In the absence of a targeted law to arrest this quid pro quo, Dr Gupta, along with other members of the AACI, developed a draft Bill. E.M. Sudarsana Natchiappan, a Congress member, introduced it in the Rajya Sabha in 2001 as a private members’ Bill, but it lapsed. According to the Bill, a conflict of interest may exist even if no unethical or improper act results from it and can create an appearance of impropriety that can undermine confidence in the individual, his/her constituency or organisation. Both actual and perceived conflicts of interest can undermine the reputation and work of a public body/authority/project.

Conflicts of interest arise when politicians, public servants, consultants, technical/scientific experts, subject matter specialists or even academics have an actual or potential interest (usually financial) that may influence or appear to influence the conduct of their official duties or the quality of advice or recommendations rendered by them, explains Dr Gupta. The Bill mandates that “every public official, consultant, member or employee concerned with a public project” file a public disclosure statement. Contravention of, abetment to contravention of or attempts to contravene provisions of the Bill would be punishable with imprisonment up to three or five years or a fine of Rs.1 lakh or up to Rs.10 lakh or both. The Bill further recommends establishment of a conflict of interest commission to be headed by a chairperson and consisting of eight members, six of whom should be from civil society and two should be women to be appointed by the Central government.

According to Coca-Cola, it has invested more than $1.1 billion in the country since its re-entry in 1992. It operates around 23 bottling plants, some of which are located in economically underdeveloped areas of the country. It has always maintained publicly that its business practices are above board and that it engages in corporate social responsibility to offset the damage it may be causing on the ground. Its presidents and CEOs talk about “sustainability”, “water stewardship”, “energy management and climate protection”, “community development”, and so on but their words ring hollow in the face of mounting evidence to the contrary.

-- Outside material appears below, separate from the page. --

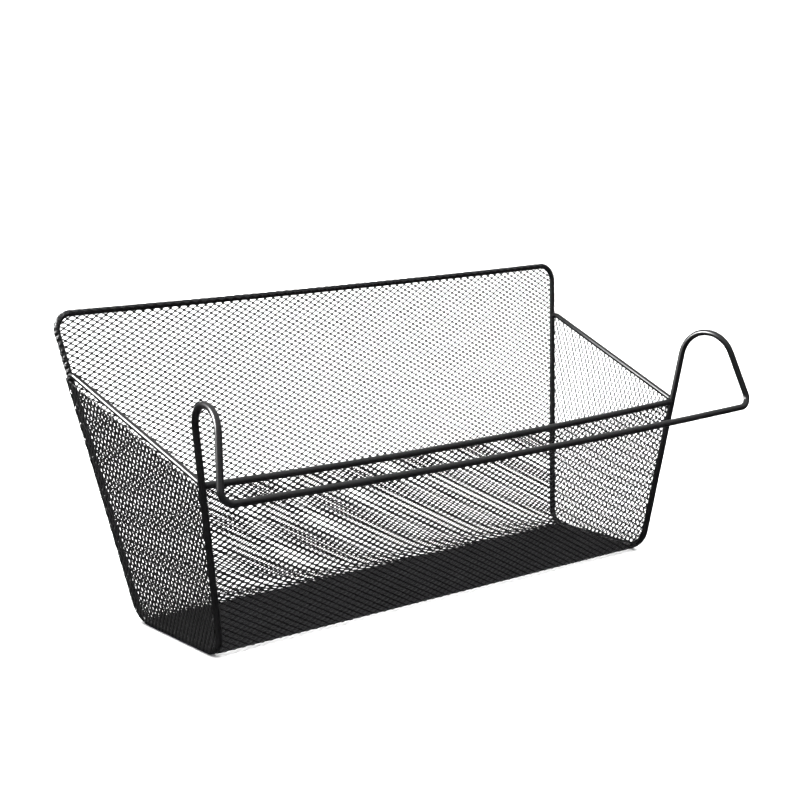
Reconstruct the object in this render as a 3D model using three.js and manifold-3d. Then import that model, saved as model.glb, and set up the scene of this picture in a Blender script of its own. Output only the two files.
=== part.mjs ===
// Hanging file rack: a flared basket of expanded-metal sheet in a bent wire frame, with two hooks
// joined by a bar on one side. Millimetres. X is the length, -Y the hook side, +Y the tall panel, +Z up.
// The dimensions below are measured from the base corner under the hooks, with Z from the wire's axis;
// the finished group is then moved so that its origin is at the middle of the bottom of its box.
import * as THREE from 'three';
import { mergeVertices } from 'three/addons/utils/BufferGeometryUtils.js';
import Module from 'manifold-3d';

const wasm = await Module();
wasm.setup();

// Stock
const FRAME_WIRE = 3.9;
const SIDE_RAIL_WIRE = 3.4;
const SHEET_THICKNESS = 1.0;
const GAP = 0.3;
const SHEET_STANDOFF = FRAME_WIRE / 2 + GAP + SHEET_THICKNESS / 2;

// Base, and how far each standing wire leans per millimetre of height
const BASE_HALF_LENGTH = 160.7;
const BASE_DEPTH = 80.5;
const HOOK_SIDE_FLARE = 0.1575;
const HOOK_SIDE_LEAN = -0.0867;
const TALL_SIDE_FLARE = 0.1725;
const TALL_SIDE_LEAN = 0.2097;

// Heights of wire axes above the base wires' axis
const TALL_PANEL_HEIGHT = 169.0;
const BACK_RAIL_HEIGHT = 95.1;
const SIDE_RAIL_LOW = 96.2;
const SIDE_RAIL_HIGH = 136.1;
const HOOK_HEIGHT = 140.5;

// Hooks and the bar between their free legs
const HOOK_REACH = 27.4;
const HOOK_SPLAY = 3.4;
const BAR_HALF_LENGTH = 195.1;
const BAR_Y = -54.5;
const BAR_HEIGHT = 97.5;

// The long wires hang a little lower at mid-length
const TOP_RIM_SAG = 1.0;
const BACK_RAIL_SAG = 3.0;
const BAR_SAG = 2.3;
const SAG_STEPS = 8;

// Bend radii, to the wire's axis
const BASE_HOOK_SIDE_BEND = 13;
const BASE_TALL_SIDE_BEND = 12;
const TOP_CORNER_BEND = 9;
const HOOK_BEND = 16.5;
const BAR_BEND = 6.5;
const SHEET_FOLD = 3;
const TOE_BEND = 4;
const TOE_LENGTH = 5;

// Welded ends stop short of the wire that they meet, and the low panel stops under the side rails
const RAIL_END_SETBACK = 2.6;
const SIDE_RAIL_END_SETBACK = 3.0;
const LOW_PANEL_DROP = 1.0;

// Facets
const WIRE_SIDES = 12;
const DEGREES_PER_FACET = 18;

const blackPowderCoat = () => new THREE.MeshStandardMaterial({
  color: 0x161617, roughness: 0.42, metalness: 0.35,
});
const coatedMesh = () => new THREE.MeshStandardMaterial({
  color: 0x121213, roughness: 0.5, metalness: 0.3,
});

const corner = (x, y, z, bend = 0) => ({ at: new THREE.Vector3(x, y, z), bend });
const mirrored = ({ at, bend }) => ({ at: new THREE.Vector3(-at.x, at.y, at.z), bend });

// Axis of the wire under each hook, and of the wire at each end of the tall panel, on the +X side.
const hookSide = (height) => new THREE.Vector3(
  BASE_HALF_LENGTH + HOOK_SIDE_FLARE * height, HOOK_SIDE_LEAN * height, height);
const tallSide = (height) => new THREE.Vector3(
  BASE_HALF_LENGTH + TALL_SIDE_FLARE * height, BASE_DEPTH + TALL_SIDE_LEAN * height, height);
const cornerAt = (point, bend = 0) => corner(point.x, point.y, point.z, bend);

// Points with tangents along straight runs joined by round bends, one bend at each corner.
function stationsAlong(corners, closed = false) {
  const count = corners.length;
  const stations = [];
  corners.forEach(({ at, bend }, i) => {
    const isEnd = !closed && (i === 0 || i === count - 1);
    const before = corners[(i + count - 1) % count].at;
    const after = corners[(i + 1) % count].at;
    const arriving = at.clone().sub(before).normalize();
    const leaving = after.clone().sub(at).normalize();
    if (isEnd) {
      stations.push({ point: at.clone(), tangent: i === 0 ? leaving : arriving });
      return;
    }
    if (bend === 0) {
      stations.push({ point: at.clone(), tangent: arriving.add(leaving).normalize() });
      return;
    }
    const turn = arriving.angleTo(leaving);
    const axis = arriving.clone().cross(leaving).normalize();
    const start = at.clone().addScaledVector(arriving, -bend * Math.tan(turn / 2));
    const centre = start.clone().addScaledVector(axis.clone().cross(arriving), bend);
    const steps = Math.max(2, Math.ceil(THREE.MathUtils.radToDeg(turn) / DEGREES_PER_FACET));
    for (let step = 0; step <= steps; step += 1) {
      const angle = (turn * step) / steps;
      stations.push({
        point: start.clone().sub(centre).applyAxisAngle(axis, angle).add(centre),
        tangent: arriving.clone().applyAxisAngle(axis, angle),
      });
    }
  });
  return stations;
}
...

TERI has maintained that there is no conflict of interest in partnering with Coca-Cola. Currently, it is embroiled in the controversy over Pachauri, who went on leave in February from the post of director general of TERI following charges of sexual harassment from a junior woman employee. He also resigned from the post of Chairman of the Intergovernmental Panel on Climate Change.

On its website, TERI states that it receives support from organisations such as Deutsche Bank, HSBC, the United Nations Environment Programme, the Ford Foundation, the MacArthur Foundation and public sector undertakings such as NTPC Ltd, Steel Authority of India Ltd and NHPC Ltd.